Allseitige Verarmung
Klaus Heinemann
Freier Journalist
Zahlenkolonnen haben für Politiker bekanntlich denselben Zweck wie Laternenpfähle für Betrunkene: Man kann sich daran festhalten. Damit ist indes kein Problem gelöst. Im Gegenteil erhebt sich erst dann die entscheidende Frage, in welche Richtung man sich fortbewegen soll. Nehmen wir das aktuelle Beispiel „drohender“ Kinderarmut. Aus einem einschlägigen Bericht im Auftrag der Bundesregierung extrapoliert ein Bundesminister A als Faktum, jedes achte Kind sei „bedroht“. Eine zeitgleich vorgelegte Studie eines Instituts verleitet eine Bundesministerin B gar zu der Behauptung, jedes sechste Kind befinde sich in prekärer Lebens- und Familiensituation. Müssen folglich also bereits hinsichtlich der methodischen Vorgehensweise erhebliche Bedenken angemeldet werden, so ist mit Blick auf die aus diesen „Fakten“ abgeleiteten Konsequenzen und Handlungsaufträge äußerste Skepsis angebracht. Von der Definition des Armutsbegriffs als solchem einmal ganz zu schweigen.
Wenn dem wirklich so ist, dass in unserer im Grundsatz nicht eben armen Gesellschaft gewisse Gruppen nicht Schritt halten können, so muss es doch wohl Aufgabe der Politik sein, genau hinzuschauen, wo die Ursachen liegen. Das Unvermögen zielgenauer Diagnosestellung offenbart sich bereits signifikant an einem Vorgang auf lokaler politischer Ebene. Wenn die Umsetzung der Offenen Ganztagsschule in einer Kommune daran zu scheitern droht, dass ein erheblicher Teil der Eltern behauptet, das Geld für das Mittagessen der Kinder nicht aufbringen zu können, so wird nicht etwa nachgeforscht, worin das finanzielle Unvermögen der Eltern seine Ursache hat. Nein, man beschreitet den allfälligen Weg über eine pauschale Alimentierung dieser Eltern aus allgemeinen Steuermitteln. Und so läuft es auch auf hoher politischer Ebene. Die in heftige öffentliche Erregung versetzte sogenannte öffentliche Meinung ist sich allzu schnell einig, welche Rezepte zur Behebung – oder besser gesagt zur Abwehr – drohender Kinderarmut taugen: Noch mehr Geld in die staatliche Umverteilungsmaschinerie, die ohnehin nur läuft, wenn sie stets mit neuen Milliarden geschmiert wird. Das heißt also, mehr Kindergeld und höhere Sätze für Empfänger von Hartz-IV-Leistungen. Die Tatsache, dass das Kindergeld erst 2002 deutlich erhöht worden ist, sich trotz der erheblich ausgeweiteten Finanztransfers die Lage rein statistisch eher verschlechtert hat, zeigt doch, dass dies ein Irrweg ist. Des Weiteren ist bereits jetzt erkennbar, dass sich die Schere zwischen den Nettobezügen eines verheirateten Hartz-IV-Beziehers mit zwei Kindern und denen eines gleichgestellten gut ausgebildeten Facharbeiters nahezu geschlossen hat.

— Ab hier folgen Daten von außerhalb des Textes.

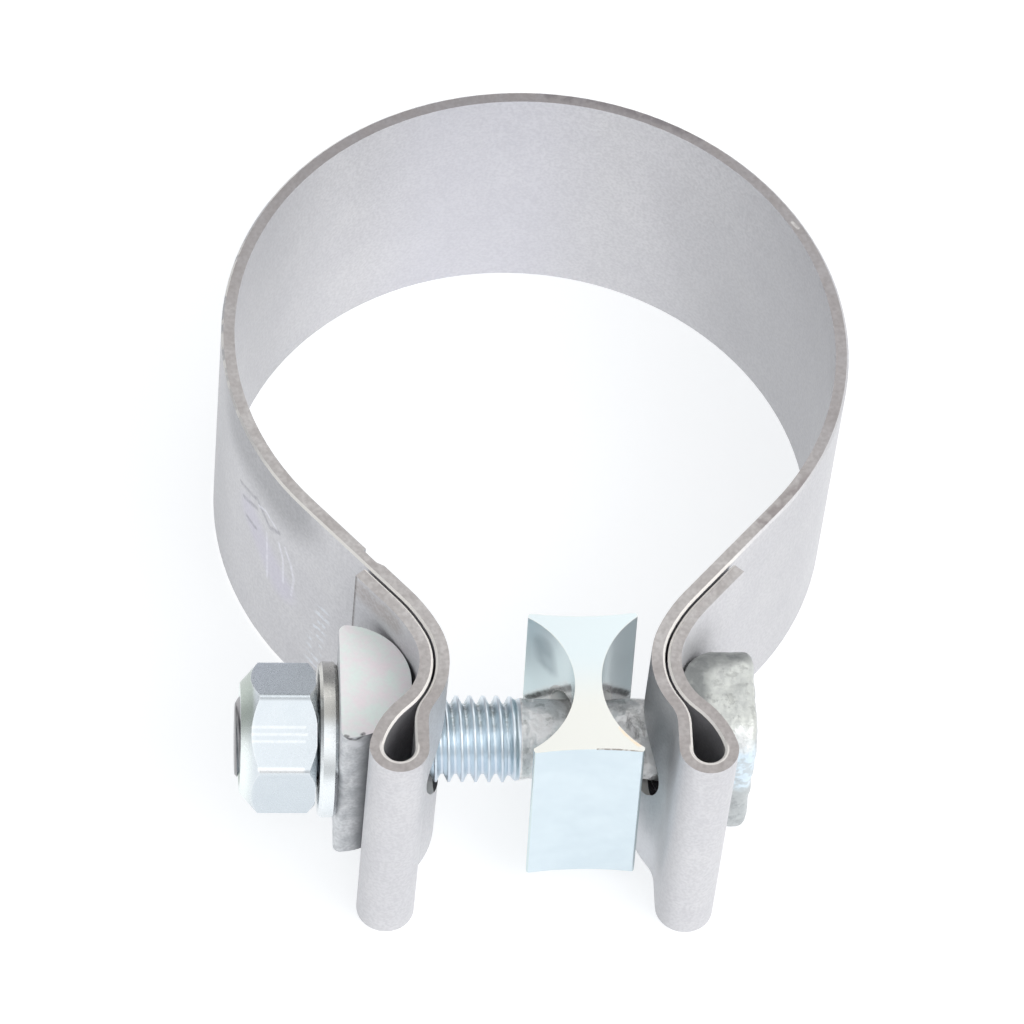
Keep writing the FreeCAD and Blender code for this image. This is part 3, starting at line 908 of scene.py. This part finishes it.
def thread_profile(share):
    """Depth of the thread, from 0 on the crest to 1 in the root, at a share of the pitch."""
    away = abs(share - 0.5)
    crest = 0.5 - CREST_SHARE / 2
    root = ROOT_SHARE / 2
    slope = (crest - away) / (crest - root)
    return min(max(slope, 0.0), 1.0)


def rod_radius(x, turn):
    share = ((x - THREAD_START) / PITCH - turn) % 1.0
    threaded = THREAD_RADIUS - THREAD_DEPTH * thread_profile(share)
    if x < THREAD_STOP - PITCH:
        end_cone = END_RADIUS + (x - bolt_low[0])
        return min(threaded, end_cone)
    fade = min((x - THREAD_STOP + PITCH) / PITCH, 1.0)
    return threaded + (SHANK_RADIUS - threaded) * fade


print("bolt axis at y", round(BOLT_Y / MM, 2), "z", round(BOLT_Z / MM, 2), "mm")

# %% [markdown]
# The shank and the head were forged hot and only then dipped in zinc, so they are dented all over. Such dents show
# in the outline, where bump would not, so they are in the meshes. Two sizes of noise give their depth. They only
# push inwards, so that the bolt stays inside the solid's outline.

# %% Dents of the forging
SHANK_DENTS, HEAD_DENTS = 0.3 * MM, 0.24 * MM
COARSE_DENT, FINE_DENT = 2.0 * MM, 0.75 * MM


def forged_dent(place, deepest):
    coarse = noise.noise(place / COARSE_DENT)
    fine = noise.noise(place / FINE_DENT)
    return deepest * min(max(0.45 + 0.7 * coarse + 0.3 * fine, 0.0), 1.0)


print("dents up to", round(SHANK_DENTS / MM, 2), "mm deep on the shank and", round(HEAD_DENTS / MM, 2), "on the head")

# %% [markdown]
# Thread and shank are tubes made in the same way, from rings of points. A ring's points are joined to those of the
# next ring by four-sided faces, and one flat face closes each end.

# %% Make a tube from rings
def tube_from_rings(name, rings):
    """Closed mesh through rings of points, with a flat face at each end."""
    shape = bmesh.new()
    rows = [[shape.verts.new(point) for point in ring] for ring in rings]
    for row, following in zip(rows, rows[1:]):
        for side in range(len(row)):
            after = (side + 1) % len(row)
            shape.faces.new((row[side], row[after], following[after], following[side]))
    shape.faces.new(rows[0])
    shape.faces.new(rows[-1])
    bmesh.ops.recalc_face_normals(shape, faces=shape.faces)
    mesh = bpy.data.meshes.new(name)
    shape.to_mesh(mesh)
    shape.free()
    mesh.shade_smooth()
    piece = bpy.data.objects.new(name, mesh)
    bpy.context.scene.collection.objects.link(piece)
    return piece


print("a rod of", round((THREAD_STOP - bolt_low[0]) / MM, 1), "mm is to be threaded")

# %% [markdown]
# The thread needs a step along the rod that is much finer than its pitch. The bare shank needs only a few points for
# each dent. It ends inside the head, where its end can't be seen.

# %% Build the thread and the shank
RING_SIDES = 96
THREAD_STEP, SHANK_STEP = 0.075 * MM, 0.2 * MM
HEAD_START = 14.5 * MM
SHANK_END = HEAD_START + 6 * MM


def rod_point(x, turn):
    radius = rod_radius(x, turn)
    level, upward = math.cos(math.tau * turn), math.sin(math.tau * turn)
    if x > THREAD_STOP:
        skin = Vector((x, SHANK_RADIUS * level, SHANK_RADIUS * upward))
        radius -= forged_dent(skin, SHANK_DENTS) * min((x - THREAD_STOP) / MM, 1.0)
    return x, BOLT_Y + radius * level, BOLT_Z + radius * upward


def rings_of_rod(first_x, last_x, step):
    count = math.ceil((last_x - first_x) / step)
    for index in range(count + 1):
        x = min(first_x + index * step, last_x)
        yield [rod_point(x, side / RING_SIDES) for side in range(RING_SIDES)]


thread = tube_from_rings("bolt_thread", rings_of_rod(bolt_low[0], THREAD_STOP, THREAD_STEP))
shank = tube_from_rings("bolt_shank", rings_of_rod(THREAD_STOP, SHANK_END, SHANK_STEP))
print("thread has", len(thread.data.polygons), "faces, shank", len(shank.data.polygons))

# %% [markdown]
# The thread shares the zinc finish. Its grooves on the upper side carry a patchy painted shade, its underside a blue
# painted shade, and its cut end is dark. The grooves could be found by their place in the pitch again, but the
# distance from the bolt's axis tells just as well how deep a point lies in one.

# %% Dress the thread
GROOVE_RADII, CUT_END_X = (4.75 * MM, 4.15 * MM), (-33.4 * MM, -33.7 * MM)


def thread_detail(tree, base):
    groove = step_between(tree, from_bolt_axis(tree), *GROOVE_RADII)
    upper = step_between(tree, facing(tree, (0, 0.81, 0.59)), -0.2, 0.8)
    blotchy = step_between(tree, noise_at(tree, place_on(tree), 0.5, 2.0), 0.4, 0.62, 0.25, 0.7)
    lower = step_between(tree, facing(tree, (0, -0.81, -0.59)), 0.1, 0.9)
    base = tint(tree, base, 0.7, (236, 246, 253))
    # Patchy painted shade in the upper grooves, and a blue painted shade on the underside.
    base = tint(tree, base, product(tree, upper, groove, blotchy), (124, 134, 130))
    base = tint(tree, base, lower, (160, 172, 192), 0.4)
    return tint(tree, base, step_between(tree, along(tree, 0), *CUT_END_X), (150, 148, 150))


dress(thread, zinc_finish("thread_zinc", 0.32, thread_detail))

# %% [markdown]
# ### Forging skin
#
# The skin of shank and head is mottled in light and dark grey, with small pits where scale was pressed in. The pits
# are shallow enough for bump. One finish makes the skin, and each piece gives it its own tones.

# %% Dress the shank
FORGED_METALLIC = 0.6
PIT_TONE = (148, 149, 145)
SHANK_GLINT = [[(11.4, -45.5, 3.2), (12.0, -46.6, 2.1), (12.6, -47.4, -0.4)]]


def forging_finish(name, light, dark, scale, pitted):
    material, tree, surface = new_finish(name, 0.42, metallic=FORGED_METALLIC)
    marks = use_group(tree, clouds_and_grain, Cloud_Size=2.2, Grain_Size=0.5, Contrast=1.1)
    base = mix_colour(tree, marks["Clouds"], colour(*light), colour(*dark))
    base = tint(tree, base, marks["Grain"], scale, 0.35)
    pits = step_between(tree, noise_at(tree, place_on(tree), 1.4, 4.0, 0.65), 0.53, 0.64)
    add_bump(tree, surface, maths(tree, "SUBTRACT", marks["Grain"], pits), 0.05, 0.6)
    return material, tree, surface, tint(tree, base, pits, PIT_TONE, pitted)


def shank_finish():
    tones = (255, 255, 255), (243, 241, 240), (216, 214, 212)
    material, tree, surface, base = forging_finish("shank_skin", *tones, 0.4)
    glint = marks_along(tree, SHANK_GLINT, 0.75, 0.1)
    tree.links.new(tint(tree, base, glint, (255, 255, 255)), surface.inputs["Base Color"])
    tree.links.new(step_between(tree, glint, 0.0, 1.0, FORGED_METALLIC, 0.0), surface.inputs["Metallic"])
    return material


dress(shank, shank_finish())

# %% [markdown]
# The head is taken over from the solid. Its faces are closed where the shank goes in and given an even, fine grid
# of points by a Remesh modifier, and every point is then pushed in by the same dents as on the shank. A subdivision
# would keep the solid's long, thin triangles, which dents would tear.

# %% Take the forged head over from the solid
HEAD_GRID = 0.28 * MM
HEAD_INSET = 0.04 * MM
WELD_DISTANCE = 0.001 * MM


def closed_head():
    """Mesh of the solid's faces that lie wholly past the shank, closed where the shank goes in."""
    shape = bmesh.new()
    shape.from_mesh(pieces["tee_bolt"].data)
    bmesh.ops.remove_doubles(shape, verts=shape.verts, dist=WELD_DISTANCE)
    rod_verts = [vert for vert in shape.verts if vert.co.x < HEAD_START]
    bmesh.ops.delete(shape, geom=rod_verts, context="VERTS")
    bmesh.ops.holes_fill(shape, edges=[edge for edge in shape.edges if edge.is_boundary])
    mesh = bpy.data.meshes.new("bolt_head")
    shape.to_mesh(mesh)
    shape.free()
    return mesh


def forged_head(name):
    draft = bpy.data.objects.new(name, closed_head())
    bpy.context.scene.collection.objects.link(draft)
    grid = draft.modifiers.new("grid", "REMESH")
    grid.mode = "VOXEL"
    grid.voxel_size = HEAD_GRID
    evaluated = draft.evaluated_get(bpy.context.evaluated_depsgraph_get())
    mesh = bpy.data.meshes.new_from_object(evaluated)
    draft.modifiers.clear()
    normals = [vert.normal.copy() for vert in mesh.vertices]
    for vert, normal in zip(mesh.vertices, normals):
        vert.co -= normal * (HEAD_INSET + forged_dent(vert.co, HEAD_DENTS))
    mesh.shade_smooth()
    draft.data = mesh
    return draft


head = forged_head("bolt_head")
print("head has", len(head.data.polygons), "faces")

# %% [markdown]
# The head has a painted shade on its underside and towards the flange, with a broad painted gleam low on the front
# and a painted highlight spot above it. All three pieces then ride with the bolt and stand for its solid, which stays
# for collision only.

# %% Dress the head and fit the bolt's pieces
HEAD_SHADE = [[(16.3, -44.6, 9.7), (16.8, -40.2, 9.7), (18.6, -38.2, 9.2), (22.6, -37.6, 8.9)]]
HEAD_HIGHLIGHT_SPOT = [[(21.5, -48.2, 8.7), (22.0, -49.2, 7.8)]]
HEAD_GLEAM = [[(22.0, -49.9, 7.2), (22.2, -50.0, 1.5)]]


def head_finish():
    tones = (226, 228, 222), (212, 214, 210), (186, 189, 187)
    material, tree, surface, base = forging_finish("head_skin", *tones, 0.35)
    lower = step_between(tree, facing(tree, (0, 0, 1)), 0.6, 0.1)
    behind = step_between(tree, facing(tree, (-0.5, 0.8, 0.2)), 0.2, 0.6, 0.0, 0.65)
    shade = product(tree, marks_along(tree, HEAD_SHADE, 2.5, 0.2, 1.5), 0.95)
    # Painted shade below and towards the flange, then a painted gleam and a painted highlight spot.
    base = tint(tree, base, lower, (168, 175, 183), 0.45)
    base = tint(tree, base, maths(tree, "MAXIMUM", behind, shade), (134, 137, 136))
    base = tint(tree, base, marks_along(tree, HEAD_GLEAM, 2.2, 0.6, 1.0), (226, 241, 251))
    base = tint(tree, base, marks_along(tree, HEAD_HIGHLIGHT_SPOT, 1.3, 0.35), (250, 252, 251))
    tree.links.new(base, surface.inputs["Base Color"])
    return material


dress(head, head_finish())
for piece in (thread, shank, head):
    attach(piece, "bolt_body")
    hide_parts("tee_bolt")
print("bolt is", thread.name + ",", shank.name, "and", head.name)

Nehmt den Reichen, gebt den Armen, lautet das ebenso reflexartige wie populistische Motto der politischen Umverteiler aller Couleur. Doch wer sind „die Reichen“? Wer genau hinschaut, weiß doch, dass bereits jetzt die kleinen und mittleren Betriebe und Gewerbetreibenden, die Facharbeiter und Angestellten in gehobenen Positionen schwer unter der Steuer- und Abgabenlast stöhnen. Eine noch drückendere Last würde Arbeitsplätze vernichten und den Leistungswillen knicken. Oder aber den Trend zur Auswanderung der Besten (gegenwärtig zirka 150 000 pro Jahr) deutlich verstärken. Auswanderer übrigens, deren akademische Ausbildung der deutsche Steuerzahler mit hohen Steuergeldern finanziert hat.
Da aus den einschlägigen Armutsberichten zugleich hervorgeht, wo die eigentliche Ursache für Armut liegt, muss hier angesetzt werden. Die Wurzel allen Übels ist die mangelnde Bildung der betroffenen Schichten. Und dieses Defizit ist vornehmlich in Ausländerfamilien konzentriert. Keine Sprachkenntnis, kein Schulabschluss, kein Job, reine Transferkarriere. Diese Abwärtsspirale gilt es zu durchbrechen, indem rigoros ganz vorne, eben bei der Sprache – und damit der Bereitschaft zur Eingliederung in unser Gesellschaftssystem – angesetzt wird.